Sansmotif
A while ago, Cody produced a font to look good at very small sizes. When he suggested that I name it, I almost immediately came up with Sansmotif. One of my fondest activities is searching out and assimilating new motifs and design styles, especially from history. For example, I've just been thinking about what I can use of The London Post from 1719, with the first serialisation of Robinson Crusoe. The newspapermen running delivering the news from Spain, the long s's, the sudden blackletter, and the inexplicable series of k's at the top... it all adds up to a certain vibrant madness that you don't get from publications these days. Look at the line above where it says "The PREFACE": it's nowhere near straight! Was the ruler invented in 1720? The whole idiom, the whole design, the whole gestalt of the motifs involved is utter joy.

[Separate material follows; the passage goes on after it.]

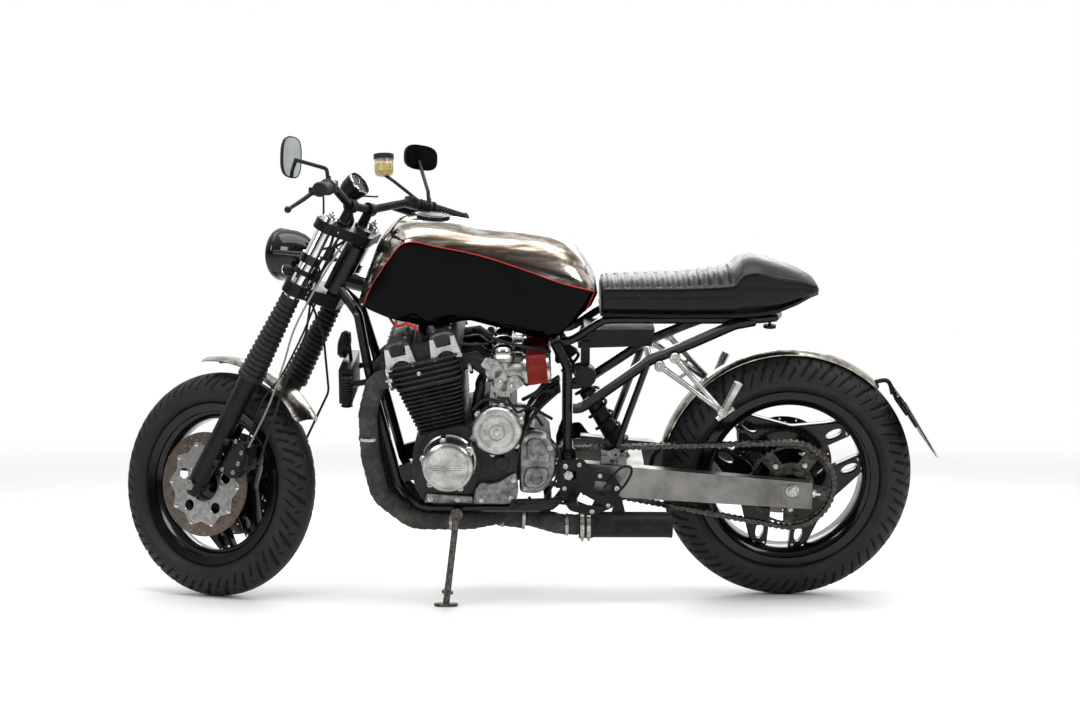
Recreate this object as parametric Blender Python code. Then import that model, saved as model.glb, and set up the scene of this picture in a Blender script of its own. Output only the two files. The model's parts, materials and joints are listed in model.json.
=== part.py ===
"""Cafe racer motorcycle with an air-cooled four-cylinder engine, parked on its side stand.

Everything is modelled upright, in the motorcycle's own frame: x runs rearward from
the front axle, y to the rider's right and z up from the ground. The steering, the
wheels and the stand hang on empties on their axes. At the end the steering is turned
to where it is parked and the whole motorcycle is leaned over onto its stand.
"""

from math import acos, atan2, cos, pi, radians, sin, sqrt, tan

import bmesh
import bpy
import numpy as np
from mathutils import Matrix, Vector

# Stance and steering
FRONT_AXLE_Z = 0.302
REAR_AXLE_Z = 0.336
LEAN_angle = radians(12.19)
STEER_angle = radians(32.0)
RAKE_angle = radians(27.5)
FORK_OFFSET = 0.045
FORK_SPREAD = 0.100

# Gaps between pieces
SEAT_GAP = 0.0003
RUNNING_GAP = 0.0010
OVERRUN = 0.001

# Wheels: overall radius, height of the tyre's side, its width, rim width inside, hub half width
FRONT_TYRE_RADIUS = 0.302
FRONT_TYRE_SIDE = 0.0988
FRONT_TYRE_WIDTH = 0.112
FRONT_BEAD_RADIUS = FRONT_TYRE_RADIUS - FRONT_TYRE_SIDE
FRONT_RIM_WIDTH = 0.064
FRONT_HUB_HALF = 0.052
REAR_TYRE_RADIUS = 0.336
REAR_TYRE_SIDE = 0.1074
REAR_TYRE_WIDTH = 0.142
REAR_BEAD_RADIUS = REAR_TYRE_RADIUS - REAR_TYRE_SIDE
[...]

The second level to it is the paper itself. It was apparently a real publication, but there's not a great deal said about it on the Web. The full title is "The Original London Post; or Heathcot's Intelligence", and there's an issue of it from 1722 for sale on rarenewspapers.com for $56 (hmm, only ¦30, perhaps I should treat myself to it). Newspapers from the early 18th century, even The Times from what I've seen, often have a wonderful tongue-in-cheek dry sense of humour. For example, about a woman robber, the Daily Journal of 7th August 1724 says: "The Woman pleaded her Belly, but a Jury of Matrons being impannel'd, they found her not pregnant."
There are lots of very strong motifs like this in design and literature in antiquity, I wonder if it would suit us to have a Tropes and Idioms style wiki for them. The original TV Tropes & Idioms wiki was a wonderul display of the fact that one needn't confine the pattern language phenomenon to just architecture and computer software engineering. If there could be a TV version of BBC Radio 4 and I were controller of the station, I'd probably commission something that investgated the use of the tropes and idioms on the small screen: perhaps a two part series where first the various tropes and idioms are demonstrated, and then second a group of up and coming writers are challenged to make a show incorporating a random set of the idioms.
I've also been thinking about motifs in literature, reading Wikipedia on how romanticism became modernism and then postmodernism. The switch from epistemology (knowledge) to ontology (being) captures it quite nicely in an almost-slogan. This is all Larry Wall's fault for talking about slogans and about the first novel, The Tale of Genji, in his tenth State of the Onion talk. Wikipedia's article on the novel particularly is quite detailed and excellent: I'm surprised that it hasn't got a star yet. If some of the Shakespearean articles were up to that quality, that'd be quite something.
Whilst I'm on Shakespearean matters, there are plenty of motifs there too: in the biographies of Shakespeare. As an age, the details of the late Elizabethan playwrights' scene vanished within mere decades, but the scraps and morsels that they laid down have gradually been coming to light over the centuries that followed. People are still finding stuff. So it's like a jigsaw of a very beautiful work of art, for which there are only a few pieces but we do find another every decade or so.
If you're biographing an artist living in such a time that art just flowed from the walls, then you're entering into art criticism. As with all art criticism, the context of the criticism is as important as the criticism itself, but since biography is generally thought of to be static, a science and a way of discovering immutable facts, the context has to be rediscovered later too. There is, of course, a core body of facts: there are manuscripts giving us dates and tax defaultings and purchases and so on. But how these are ordered, linked together, and how the ramifications of the information are interpreted and presented... that's something which is dependent on the biographer.
So Shakespearean biography, perhaps most biography in general, is not a static thing. And it raises its own motifs which have changed over the decades, and which also might be worthy of documenting, though I suspect less than for, say, the design of 18th century newspapers.